LAWS(PVC)-1937-2-27

N ADINARAYANA CHETTY Vs. ACHENGIAH CHETTY

Decided On February 05, 1937
N ADINARAYANA CHETTY Appellant
V/S
ACHENGIAH CHETTY Respondents

JUDGEMENT

(1.) The question raised in this civil revision petition is whether it is open to a party who has been impleaded as the legal representative of the deceased mortgagor defendant to resist the passing of a final decree on the ground that the mortgaged property being an Acharyapurusha service inam is inalienable and the sale of such property would be illegal on grounds of public policy. The lower Court took the view that it can and raised an issue for determination as to whether the property mortgaged is Acharyapurusha service inam and adjourned the matter for the taking of necessary evidence. Mr. Sampath Aiyangar for the mortgagee petitioner contends that the lower Court had no jurisdiction to go into the said question. He urged two points in support of his contention: (i) The lower Court is bound to pass a final decree in accordance with Order 34, Rule 5, Civil P.C., if it is found that payment as directed was not made; and (ii) assuming it can go behind the preliminary decree, it has no jurisdiction to take evidence to find out the nature of the property.

(2.) Reliance is placed on the recent decision of Burn and Lakshmana Rao, JJ. in Annamalai Chettiar V/s. Srirangachariar AIR 1937 Mad 134, which reversed the decision of Pandrang Row, J. in Srirangachariar V/s. Annamalai Chettiar . The argument of Mr. Sampath Ayyangar can be outlined thus: An executing Court has no jurisdiction to go behind the decree and must execute it as it stands; assuming it can, in cases where public policy is involved, it must ex facie appear from the decree or there must be an admission by the parties that the property is inalienable. This principle is applicable with greater force to mortgage decrees as the Court has no option but to pass a final decree in accordance with the directions of the preliminary decree which settles finally the rights of parties. It is no doubt a well established principle of law that a Court executing the decree cannot go behind it, but the Courts are not agreed as to the exact limits of this rule. The above rule was given effect to in a Full Bench decision of this Court reported in Zamindar of Ettiyapuram V/s. Chidambaram Chetty AIR 1920 Mad 1019, even in cases of want of territorial jurisdiction. Wallis, C.J. explained the basis of the decision at pages 686 and 687 thus: The ordinary way of questioning a decree passed without jurisdiction is an appeal or in revision, and if this is forbidden, a Court of first instance cannot in execution do that which the Appellate or Revisional Court is precluded from doing . . . An objection to the jurisdiction is a ground for setting aside the decree and is not one of those questions relating to the execution, discharge or satisfaction of the decree which are required by Section 47 to be dealt with in execution.

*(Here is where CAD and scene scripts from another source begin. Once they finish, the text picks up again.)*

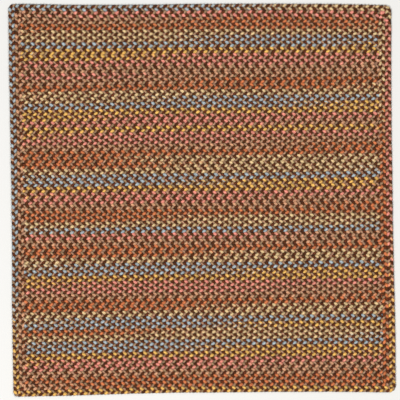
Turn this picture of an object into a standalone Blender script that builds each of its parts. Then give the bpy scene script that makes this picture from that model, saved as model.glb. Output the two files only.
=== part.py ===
"""A nearly square braided rug, lying flat with its underside at Z = 0.

Its field is 61 straight rows of one flat three-strand braid, sewn side by side into a ribbed mat.
Its border is a single length of the same braid, sewn round the field in two rounds. The rounds are
a spiral: the braid starts on the outer lane at the far right corner, runs anticlockwise, steps in
to the inner lane on the right-hand side and ends there, with both ends tapered where they tuck in.

X runs along the rows, Y across them, and Z up. The origin is under the middle of the rug.
"""

import bmesh
import bpy
import numpy as np

# Driving sizes, in metres.
RUG_WIDTH = 0.914  # along the rows
RUG_LENGTH = 0.929  # across the rows
THICKNESS = 0.0095
FIELD_ROWS = 61
LANE_WIDTHS = (0.0156, 0.0150)  # of the border's outer and inner round
SEWN_GAP = 0.0003  # between the field and the border, and between the border's rounds

# The shape of one row's cross-section.
TOP_SEAM_HEIGHT = 0.0068  # of the groove between two rows, on the upper side
SHOULDER_HEIGHT = 0.0090
BOTTOM_SEAM_HEIGHT = 0.0022  # of the same groove, on the underside
SHOULDER_SHARE = 0.19  # of a row's width, from its seam to its shoulder
FOOT_SHARE = 0.25  # of a row's width, from its seam to the strip that rests on the floor

# How far each edge lies outside the true rectangle, in millimetres, at six even steps along it:
# the left and right edges from the far end to the near one, the others from left to right.
EDGE_SWAY_MM = {
    "left": (5.8, 2.8, -0.8, -3.2, -4.0, -6.9),
    "right": (-4.6, -5.4, -3.4, -0.8, 3.5, 5.8),
    "far": (4.4, 1.6, 2.8, 4.5, 4.1, 1.1),
    "near": (5.2, 0.6, -4.6, -6.2, -7.4, -5.6),
}

# How far the rows lie towards the near edge from where even spacing would put them, in
# millimetres. Each line goes from left to right in even steps. The lines are at even steps from
# the far edge to the near one, and at both of those edges the drift is nothing.
ROW_DRIFT_MM = (
    (7.0, 3.0, 3.0, -1.5),
    (5.0, 3.5, 3.5, -3.0),
    (2.0, 2.5, 3.5, -3.5),
    (1.5, 2.5, 3.0, -2.0),
)

# The border's corners, in the order that the braid passes them: far right, far left, near left,
# near right. A squareness of 2 is a quarter circle, and a high one is nearly a square corner.
OUTLINE_SQUARENESS = (2.0, 2.6, 2.6, 1.9)
INNER_ROUND_SQUARENESS = 8.0
TURN_RADIUS = 0.0005  # of the braid's inner edge at a corner

# Where the braid steps from the outer lane to the inner one, in metres down the right side.
STEP_IN_START = 0.0455
STEP_IN_END = 0.0313
TIP_SHARE = 0.15  # of a lane: how wide the braid's tapered ends are

# How finely the solids are divided.
FIELD_STEPS = 8
SIDE_STEPS = 8
CORNER_STEPS = 6
STEP_IN_STEPS = 6

LANE_EDGES = (0, LANE_WIDTHS[0], sum(LANE_WIDTHS))
HALF_WIDTH = RUG_WIDTH / 2
HALF_LENGTH = RUG_LENGTH / 2
HALF_GAP = SEWN_GAP / 2
MM = 0.001

# The border's four sides in the braid's own order: the way it runs, the way outwards, how far out
# the edge is, and half the side's length.
SIDES = (
    ((-1, 0), (0, 1), HALF_LENGTH, HALF_WIDTH),  # far
    ((0, -1), (-1, 0), HALF_WIDTH, HALF_LENGTH),  # left
    ((1, 0), (0, -1), HALF_LENGTH, HALF_WIDTH),  # near
    ((0, 1), (1, 0), HALF_WIDTH, HALF_LENGTH),  # right
)
RIGHT = 3

COLOURS = {
    # name: (base colour, roughness)
    "field_rows": ((0.26, 0.13, 0.075, 1), 0.9),
    "border_braid": ((0.23, 0.14, 0.10, 1), 0.9),
}


def clear_scene():
    for obj in list(bpy.data.objects):
        bpy.data.objects.remove(obj)


def easing(share, count):
    """How much each of `count` evenly spaced values counts at a share of the way from the first to
    the last: cubic pieces with matching slopes."""
    values = np.eye(count)
    slopes = np.gradient(values, axis=0)
    place = np.clip(np.asarray(share, float), 0, 1) * (count - 1)
    i = np.minimum(place.astype(int), count - 2)
    t = (place - i)[..., None]
    return (
        (2 * t**3 - 3 * t**2 + 1) * values[i]
        + (t**3 - 2 * t**2 + t) * slopes[i]
        + (3 * t**2 - 2 * t**3) * values[i + 1]
        + (t**3 - t**2) * slopes[i + 1]
    )


def eased(share, values):
    """A smooth curve through evenly spaced values."""
    return easing(share, len(values)) @ values


def swayed(x, y):
    """Where a point of the true rectangle lies on the uneven rug: each edge's sway fades evenly to
    the opposite edge, and the rows drift between them."""
    across = (np.asarray(x, float) + HALF_WIDTH) / RUG_WIDTH
    down = (HALF_LENGTH - np.asarray(y, float)) / RUG_LENGTH
    left = eased(down, EDGE_SWAY_MM["left"])
    right = eased(down, EDGE_SWAY_MM["right"])
    far = eased(across, EDGE_SWAY_MM["far"])
    near = eased(across, EDGE_SWAY_MM["near"])
    inner_lines = easing(down, len(ROW_DRIFT_MM) + 2)[..., 1:-1] @ ROW_DRIFT_MM
    drift = (inner_lines * easing(across, len(ROW_DRIFT_MM[0]))).sum(-1)
    return (
        x + MM * (across * right - (1 - across) * left),
        y + MM * ((1 - down) * far - down * near - drift),
    )


def side_crossing(side, along, outer_inset, inner_inset):
    """The border's outer and inner edge on one side, `along` metres past the side's middle."""
    run, out, reach, _ = SIDES[side]
    on_side = np.multiply(run, along)
    return [np.multiply(out, reach - inset) + on_side for inset in (outer_inset, inner_inset)]


def corner_crossing(side, turn, outer_inset, inner_inset, squareness):
    """The border's outer and inner edge at a share `turn` of the corner that leads into a side.

    Both are rays from one centre. The inner edge is an arc of TURN_RADIUS, and the outer edge is a
    superellipse of the braid's width plus that radius."""
    _, out_before, reach_before, _ = SIDES[side - 1]
    _, out_after, reach_after, _ = SIDES[side]
    centre_inset = inner_inset + TURN_RADIUS
    centre = np.multiply(out_before, reach_before - centre_inset)
    centre = centre + np.multiply(out_after, reach_after - centre_inset)
    cos, sin = np.cos(turn * np.pi / 2), np.sin(turn * np.pi / 2)
    ray = np.multiply(out_before, cos) + np.multiply(out_after, sin)
    size = centre_inset - outer_inset
    reach = size / (abs(cos) ** squareness + abs(sin) ** squareness) ** (1 / squareness)
    return [centre + ray * reach, centre + ray * TURN_RADIUS]


def step_in(place):
    """How far the braid has stepped in, from 0 to 1, at `place` metres down the right side."""
    t = np.clip((STEP_IN_START - place) / (STEP_IN_START - STEP_IN_END), 0, 1)
    return t * t * (3 - 2 * t)


def step_in_places(low, high):
    """Even places down the right side where the braid has stepped in by a share from low to high."""
    fine = np.linspace(STEP_IN_START, STEP_IN_END, 400)
    kept = fine[(step_in(fine) >= low) & (step_in(fine) <= high)]
    return np.linspace(kept[0], kept[-1], STEP_IN_STEPS + 1)


def right_crossing(place, outer_inset, inner_inset):
    """The border's two edges on the right side, `place` metres down it."""
    return side_crossing(RIGHT, HALF_LENGTH - place, outer_inset, inner_inset)


def lane_edges(lane):
    """How far inside the rug's edge a lane's outer and inner edges lie."""
    outer = LANE_EDGES[lane] + HALF_GAP * (lane > 0)
    return np.array((outer, LANE_EDGES[lane + 1] - HALF_GAP))


def border_crossings():
    """Pairs of outer and inner edge points along the whole spiral, in the order of the braid."""
    crossings = []
    # The tapered start, on the outer lane, beside the stretch that steps in.
    for place in step_in_places(TIP_SHARE, 1):
        crossings.append(right_crossing(place, 0, step_in(place) * LANE_WIDTHS[0] - HALF_GAP))
    for lane in range(len(LANE_WIDTHS)):
        here = lane_edges(lane)
        outer, inner = here
        for side in range(len(SIDES)):
            square = INNER_ROUND_SQUARENESS if lane else OUTLINE_SQUARENESS[side]
            for turn in np.linspace(0, 1, CORNER_STEPS + 1):
                crossings.append(corner_crossing(side, turn, outer, inner, square))
            start = end = SIDES[side][3] - inner - TURN_RADIUS
            if side == RIGHT:
                end = HALF_LENGTH - STEP_IN_START
            for along in np.linspace(-start, end, SIDE_STEPS + 1)[1:]:
                crossings.append(side_crossing(side, along, outer, inner))
        # The right side's last stretch: the step in to the next lane, or the tapered end beside it.
        last = lane == len(LANE_WIDTHS) - 1
        beyond = np.array((inner + SEWN_GAP, inner)) if last else lane_edges(lane + 1)
        for place in step_in_places(0, 1 - TIP_SHARE if last else 1)[1:]:
            crossings.append(right_crossing(place, *(here + step_in(place) * (beyond - here))))
    return crossings


def row_profile():
    """One row's cross-section from its first seam to its last, as (share of the width, height):
    its upper side, and its underside."""
    above = (
        (0, TOP_SEAM_HEIGHT),
        (SHOULDER_SHARE, SHOULDER_HEIGHT),
        (0.5, THICKNESS),
        (1 - SHOULDER_SHARE, SHOULDER_HEIGHT),
        (1, TOP_SEAM_HEIGHT),
    )
    below = (
        (0, BOTTOM_SEAM_HEIGHT),
        (FOOT_SHARE, 0),
        (1 - FOOT_SHARE, 0),
        (1, BOTTOM_SEAM_HEIGHT),
    )
    return above, below


def joined_rings(rings, size):
    """Quads that join each closed ring of `size` points to the next one."""
    return [
        (s * size + i, s * size + (i + 1) % size, (s + 1) * size + (i + 1) % size, (s + 1) * size + i)
        for s in range(rings - 1)
        for i in range(size)
    ]


def make_object(name, points, faces):
    """An object from points and faces, with its normals turned outwards and its own material."""
    mesh = bpy.data.meshes.new(name)
    work = bmesh.new()
    corners = [work.verts.new(point) for point in points]
    for face in faces:
        work.faces.new([corners[i] for i in face])
    bmesh.ops.recalc_face_normals(work, faces=work.faces)
    work.to_mesh(mesh)
    work.free()
    obj = bpy.data.objects.new(name, mesh)
    bpy.context.scene.collection.objects.link(obj)
    colour, roughness = COLOURS[name]
    material = bpy.data.materials.new(name)
    material.use_nodes = True
    shader = material.node_tree.nodes["Principled BSDF"]
    shader.inputs["Base Color"].default_value = colour
    shader.inputs["Roughness"].default_value = roughness
    shader.inputs["Metallic"].default_value = 0
    material.diffuse_color = colour
    mesh.materials.append(material)
    return obj


def make_field():
    """The field: 61 ribs drawn out along X, each one a row of braid."""
    above, below = row_profile()
    inset = LANE_EDGES[-1] + SEWN_GAP
    half_x, half_y = HALF_WIDTH - inset, HALF_LENGTH - inset
    row = 2 * half_y / FIELD_ROWS
    # Neighbouring rows share their seam points, so each row adds all but its profile's last point.
    upper = [((k + share) * row, z) for k in range(FIELD_ROWS) for share, z in above[:-1]]
    lower = [((k + share) * row, z) for k in range(FIELD_ROWS) for share, z in below[:-1]]
    upper.append((2 * half_y, TOP_SEAM_HEIGHT))
    lower.append((2 * half_y, BOTTOM_SEAM_HEIGHT))
    ring = upper + lower[::-1]
    size, last_lower = len(ring), len(ring) - 1
    points = []
    for x in np.linspace(-half_x, half_x, FIELD_STEPS + 1):
        for down, z in ring:
            px, py = swayed(x, half_y - down)
            points.append((px, py, z))
    faces = joined_rings(FIELD_STEPS + 1, size)
    # Each end is closed by one face for each row, so that no face has a bent outline.
    over, under = len(above) - 1, len(below) - 1
    for end in (0, FIELD_STEPS * size):
        for k in range(FIELD_ROWS):
            top = [end + k * over + i for i in range(over + 1)]
            bottom = [end + last_lower - k * under - i for i in range(under + 1)]
            faces.append(tuple(top + bottom[::-1]))
    return make_object("field_rows", points, faces)


def make_border():
    """The border: one row's cross-section carried along the two-round spiral, with flat ends."""
    above, below = row_profile()
    ring = above + below[::-1]
    size = len(ring)
    crossings = border_crossings()
    points = []
    for outer, inner in crossings:
        for share, z in ring:
            x, y = outer + (inner - outer) * share
            px, py = swayed(x, y)
            points.append((px, py, z))
    faces = joined_rings(len(crossings), size)
    faces.append(tuple(range(size)))
    faces.append(tuple(range(len(points) - size, len(points))))
    return make_object("border_braid", points, faces)


def centre_on_origin(objects):
    """Places the objects so that the middle of the whole rug's box stands over the origin."""
    corners = np.array([vertex.co for obj in objects for vertex in obj.data.vertices])
    middle = (corners.min(0) + corners.max(0)) / 2
    for obj in objects:
        obj.location = (-middle[0], -middle[1], 0)


def main():
    clear_scene()
    centre_on_origin([make_field(), make_border()])


main()
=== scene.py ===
"""The looks of a braided rug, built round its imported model.

Every strand of the braid is a mesh tube that follows the over-and-under path of a flat
three-strand braid. The field's rows run from left to right, and the border is one length of braid
that spirals round them twice. One strand is dark brown, one is taupe and one is space-dyed.
"""

import math

import bpy
import numpy as np
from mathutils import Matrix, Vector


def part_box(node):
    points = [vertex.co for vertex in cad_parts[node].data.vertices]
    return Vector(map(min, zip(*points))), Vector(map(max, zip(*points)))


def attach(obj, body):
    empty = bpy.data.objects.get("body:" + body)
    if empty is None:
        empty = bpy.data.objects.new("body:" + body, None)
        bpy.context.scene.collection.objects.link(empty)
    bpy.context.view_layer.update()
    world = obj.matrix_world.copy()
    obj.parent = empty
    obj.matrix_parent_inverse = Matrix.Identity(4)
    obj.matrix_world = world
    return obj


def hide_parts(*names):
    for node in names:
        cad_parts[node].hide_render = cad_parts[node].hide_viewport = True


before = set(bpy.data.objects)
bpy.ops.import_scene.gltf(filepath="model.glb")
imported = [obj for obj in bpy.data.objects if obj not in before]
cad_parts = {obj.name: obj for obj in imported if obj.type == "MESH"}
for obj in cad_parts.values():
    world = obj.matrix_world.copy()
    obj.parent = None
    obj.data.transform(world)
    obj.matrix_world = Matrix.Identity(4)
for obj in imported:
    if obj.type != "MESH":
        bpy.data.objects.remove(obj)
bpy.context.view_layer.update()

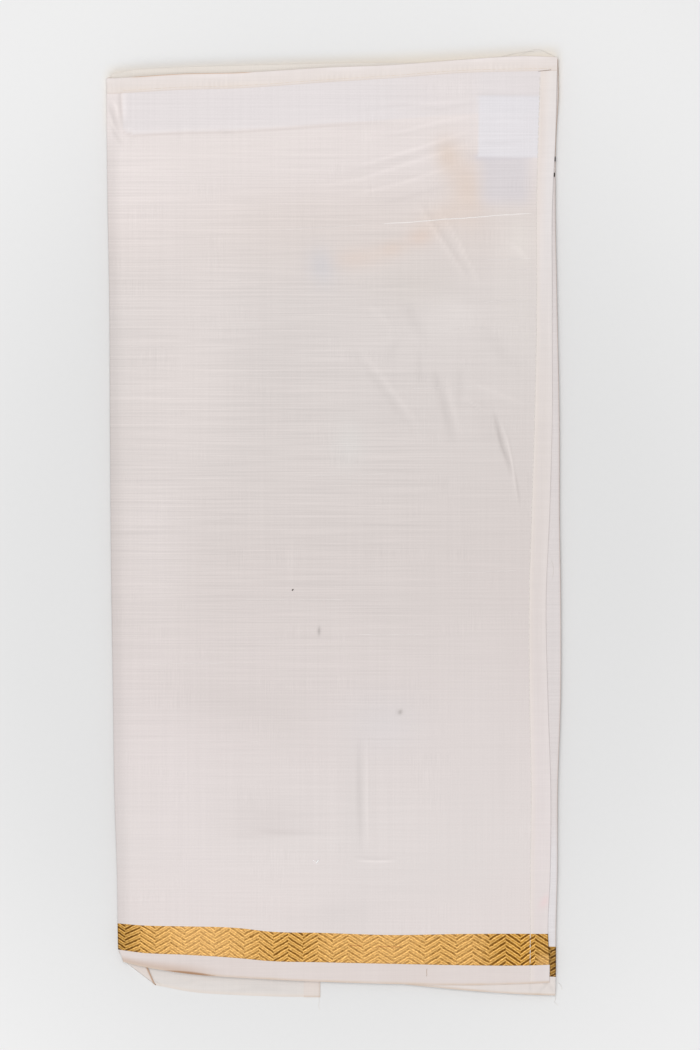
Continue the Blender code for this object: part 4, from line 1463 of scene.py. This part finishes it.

(3.) The Full Bench decision purports to follow the ruling of the Calcutta High Court in Kalipada Sirkar V/s. Hari Mohan Dalai AIR 1917 Cal 844, but the Calcutta High Court has since relaxed the rule. In Gorachand Haldar V/s. Prafulla Kumar Roy the question arose in execution with reference to some of the mortgaged properties being outside the territorial jurisdiction of the Court which passed the decree. There was a reference to the Full Bench in the following terms: Where a decree having been passed by a Court having no jurisdiction to pass it is void and a nullity, is the executing Court competent to question its validity and refuse to execute it?